Тут я ответил быстро. Думал об этом не раз.
— От бессилия верят, — сказал я. — От несамостоятельности, от неразрешимости важных жизненных проблем. Ты посмотри, кто больше верит. Женщины. Потому что пассивны они биологически, потому что их счастье в семье, но не от женщины одной зависит удачное замужество и удачные дети. Верят надеющиеся, и потерявшие надежду верят: старые девы, вдовы, одинокие старухи, которым на Земле ждать больше нечего. У земледельцев вера крепче, ибо урожай зависит от дождичка, а дождь не в их власти, дождь в распоряжении неба. А вот ремесленные народы, с древних греков начиная, знали, что успех зависит от их собственных рук: нужную глину возьми, да замеси как следует, да как следует слепи на гончарном круге, да огонь разведи и обожги как полагается. Недаром пословица сложена: «Не боги горшки обжигают». Не боги! Люди! Собственными руками. Но дождь посылают не люди. Кто же? Не бог ли? И наконец, проблема старости и смерти. Смертны люди. Кончается жизнь, а умирать неохота. На что тут надеяться? Только на тебя, Господи, на твой загробный мир. Отними надежду на воскресение, число верующих сразу уменьшится впятеро, в десять раз. Но ведь это иллюзия, того света нет на свете.

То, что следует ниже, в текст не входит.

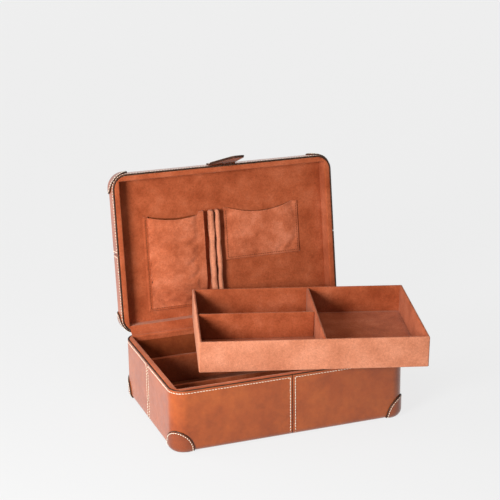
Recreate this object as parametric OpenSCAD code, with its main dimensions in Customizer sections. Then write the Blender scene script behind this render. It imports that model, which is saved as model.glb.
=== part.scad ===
/* [Case] */
// Outer width of the case, left to right
case_w = 280; // [240:1:320]
// Outer depth of the case, front to back
case_d = 192; // [170:1:220]
// Height of the base, underside to rim
base_h = 74; // [64:1:90]
// Depth of the closed lid, rim to top
lid_h = 24; // [22:1:34]
// Radius of the upright outer corners
corner_r = 18; // [14:0.5:20]
// Rounding of the bottom edge of the base
base_edge_r = 8; // [5:0.5:8]
// Rounding of the top edge of the lid
lid_edge_r = 5; // [4:0.5:5]
// Gap between the two rims when the lid is shut
rim_gap = 0.4; // [0.3:0.1:0.8]
// Angle that the lid stands open
open_angle = 97.7; // [80:0.1:105]

/* [Wall layers] */
// Thickness of the outer leather
leather_t = 2; // [1.5:0.1:2.5]
// Thickness of the case boards
board_t = 4.9; // [4:0.1:6]
// Thickness of the suede lining
suede_t = 1.4; // [1:0.1:2]
// Thickness of the suede folded over the rim
rim_suede_t = 0.8; // [0.6:0.1:1]
// Gap of each mid-side seam between leather panels
seam_gap = 0.6; // [0.3:0.1:1]
// How far the side leather turns in under the case
turn_in = 16; // [12:1:24]
// Glue line between the outer leather and the boards
glue_t = 0.1; // [0.1:0.05:0.3]

/* [Corner guards] */
// Leather thickness of a corner guard
guard_t = 1.5; // [1:0.25:2]
// Reach of a guard along the sides from its corner
guard_r = 24.5; // [18:0.5:28]
// Height of a base guard up its corner
base_guard_h = 27.5; // [20:0.5:32]
// Height of a lid guard down its corner
lid_guard_h = 21.5; // [18:0.5:22]

/* [Hinge] */
// Length of the piano hinge
hinge_l = 240; // [200:10:250]
// Outer radius of the hinge knuckles
knuckle_r = 1.6; // [1.5:0.1:1.8]
// Radius of the hinge pin
pin_r = 0.8; // [0.7:0.05:0.9]
// Running clearance of the pin in the lid knuckles
pin_play = 0.05; // [0.03:0.01:0.08]
// Number of knuckles, shared between the two leaves
knuckles = 15; // [9:2:21]

/* [Closure tab] */
// Width of the tab at its root
tab_w = 34; // [26:1:44]
// Width of the tab near its tip
tab_tip_w = 17; // [12:1:24]
// Length of the loose part of the tab
tab_l = 62; // [45:1:66]
// Angle that the loose tab stands off the closed front
tab_lift = 11; // [8:1:24]

/* [Tray] */
// Length of the lift-out tray
tray_l = 258; // [230:1:260]
// Depth of the lift-out tray, front to back
tray_d = 169; // [150:1:172]
// Height of the lift-out tray
tray_h = 36; // [26:1:38]
// Thickness of the tray walls and dividers
tray_wall = 3.6; // [3:0.2:5]
// Distance of the cross divider right of the tray centre
tray_cross_x = 12; // [-40:1:40]
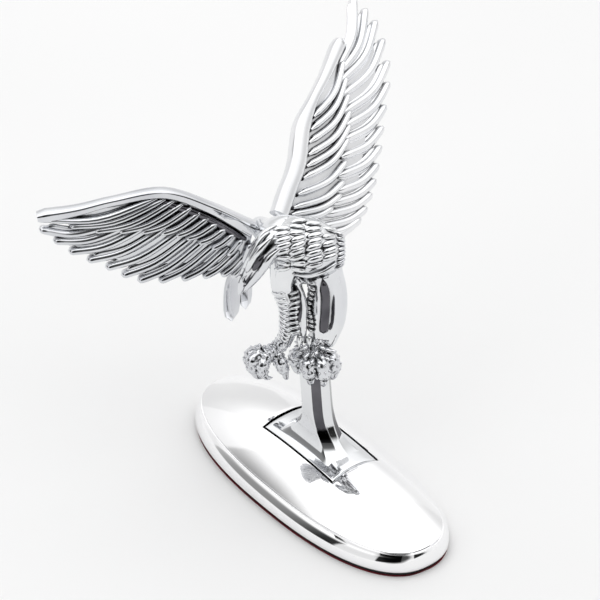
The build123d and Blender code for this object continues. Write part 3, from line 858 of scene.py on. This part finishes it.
def ribs(blank, chain, count, grow, turn):
    """Raised bands part of the way round a leg."""
    stations, radii = chain_curve(chain, count + 2)
    for i in range(1, count + 1):
        centre = stations[i]
        axis = (stations[i + 1] - stations[i - 1]).normalized()
        first = (turn - axis * turn.dot(axis)).normalized()
        second = axis.cross(first)
        path = []
        for k in range(25):
            angle = math.radians(-75 + 150 * k / 24)
            path.append(centre + (first * math.cos(angle) + second * math.sin(angle)) * (radii[i] + grow)
                        - axis * 0.9 * math.cos(angle))
        sizes = [min(1.0, 0.15 + 0.3 * min(k, 24 - k)) for k in range(25)]
        sweep(blank, path, [0.78 * k for k in sizes], [0.55 * k for k in sizes], centre - path[12], sides=8)


def leg_details(blank, skin):
    """Teeth and ribs down the legs, the far leg's raised column in the darker chrome, a painted dark
    reflection, and a strip of painted shade between the legs.
    """
    toothed(blank, skin, -8.3, 46.8, 9, 1.45, SIDE + RISE * 0.25, 3.4, 0.5)
    toothed(blank, skin, -2.9, 50.4, 11, 1.45, SIDE - RISE * 0.3, 3.2, 0.55)
    # Column and strip take the darker chrome: painted dark reflection and painted shade.
    column = spots(skin, ((0.6, 50.4), (1.3, 46.5), (1.3, 42), (1.0, 37.5), (0.8, 34.5)))
    laid(blank, skin, column, 1.5, 1.1, 0.5, sides=14, power=2.0, root=0.12, tip=0.12, mark=DARK)
    shade = spots(skin, ((-7.6, 49.0), (-6.7, 45.5), (-6.6, 41), (-7.0, 37.5)))
    laid(blank, skin, shade, 1.0, 0.6, 0.2, power=2.0, root=0.2, tip=0.2, mark=DARK)
    ribs(blank, RIGHT_LEG[1:], 10, -0.05, Vector((-0.25, -0.97, 0)))
    ribs(blank, LEFT_LEG[1:], 9, -0.42, Vector((-0.6, 0.8, 0)))


def cuffs(blank):
    """Feathers that hang over the ankles."""
    wide = [0.7, 0.85, 0.9, 0.85, 0.7, 0.5, 0.3, 0.1]
    high = [0.6] * 7 + [0.1]
    for i in range(5):
        ankle = at(-6.4 + 1.6 * i, -11 + 2.6 * i, 41.5 - 0.6 * i)
        path = [ankle + UP * 2.6, ankle + FRONT * 0.9, ankle + FRONT * 1.4 - UP * 2.2]
        sweep(blank, smooth_path(path, 8), wide, high, FRONT, sides=10)


def eagle():
    """Body, head and legs of the casting, with feathers laid on."""
    core = Blank()
    for chain in CORE:
        limb(core, chain)
    skin = Skin(remeshed(core, "eagle_core", CORE_VOXEL, CORE_SMOOTHING))
    blank = Blank()
    blank.verts = list(skin.verts)
    blank.faces = list(skin.faces)
    blank.marks = [0] * len(blank.faces)
    breast(blank, skin)
    back_feathers(blank, skin)
    head_details(blank, skin)
    leg_details(blank, skin)
    cuffs(blank)
    return blank.build("eagle_casting", [BODY_CHROME, PAINTED_SHADE_CHROME], "figure", ["eagle_body"],
                       180)


# ---- feet ----
TOE_UP = Vector((0.3, 0.2, 1))


def knobbed(blank, chain, knobs, studs=7):
    """Toe or shank with knuckles and small scales."""
    count = 10 * (len(chain) - 1) + 1
    path, radii = chain_curve(chain, count)
    swell = [1 + 0.13 * math.sin(math.pi * knobs * i / (count - 1)) ** 2 for i in range(count)]
    swell[0] = 0.4
    swell[-1] = 0.5
    sizes = [r * k for r, k in zip(radii, swell)]
    sweep(blank, path, sizes, sizes, TOE_UP, sides=14)
    for i in range(2, count - 2, 3):
        ahead = (path[i + 1] - path[i - 1]).normalized()
        side = ahead.cross(TOE_UP).normalized()
        rise = side.cross(ahead).normalized()
        for k in range(studs):
            angle = 2 * math.pi * (k + 0.5 * (i // 3 % 2)) / studs
            out = side * math.cos(angle) + rise * math.sin(angle)
            stud(blank, path[i] + out * radii[i] * 0.98, out, radii[i] * 0.26)


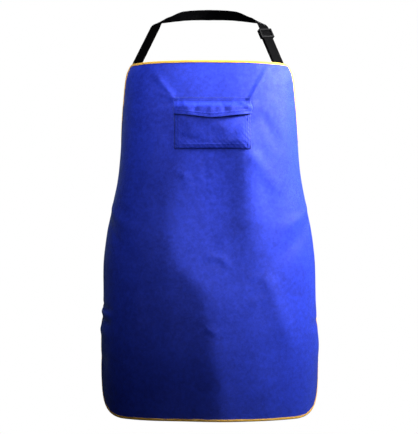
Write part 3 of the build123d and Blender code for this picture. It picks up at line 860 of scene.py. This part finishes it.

Признаю, последние слова я произнес с вопросительной интонацией. Мне очень хотелось жить. И я согласен был, чтобы опроверг меня этот мнимо бородатый, вытащил бы из рукава хоть какое-то продолжение.
Но он не отозвался, хотя, конечно, услышал мои мысли.
— Хорошо, допустим, и на второй вопрос ты ответил. Не верят от разочарования, верят от бессилия. Ну и что же вы хотите от меня, бессильные, какой помощи?
Мальчик на рельсах, перевернутая машина, кривляка с пистолетом, процедуры и уколы, гроб, опускающийся в подземелье, черный дым из трубы крематория…
— Горя на земле много, — сказал я.
— А горе-то у каждого свое, — заметил патриарх в кресле.
И как это он извлек из моей памяти две спины в одинаковых плащах. Извлек и показал на экране. Так давно это было, так давно, а на сердце ссадина. «Нет, я не пойду с вами в кафе», — сказал я тогда. Не пошел потому, что был третьим лишним. Не пошел, чтобы не унижаться. Ведь в кафе он платил бы — мастер спорта, а у меня, студента, осталось полтора рубля до стипендии. И они оба были в модных плащах, а я в старом свитере и с какой-то дурацкой фанеркой под мышкой с прикрепленными эскизами. В кафе с фанеркой! Не пошел, проводил глазами спины. Стихи написал:
И иной раз вижу в майский вечер пряный, Как другой уходит под руку с желанной.— А с тобой пошла, у него бы горе, — заметил он с усмешкой.
— Надо, чтобы ни у кого не было горя, — упрямо твердил я.
— Не могу же я каждому устраивать свидание, — возмутился он. — Кто я, по-твоему, бог или сводник?
И тогда я сказал, подумав:
— Боже, Господи, или кто ты есть на самом деле, вот уже в третий раз ты произнес «не могу же я…». Значит, ты не всемогущий. Могучий, но не всемогущий. Так, может быть, я толковее отвечал бы на твои вопросы, если бы ясно понимал, что ты можешь и чего не можешь, что можно у тебя просить и что нельзя.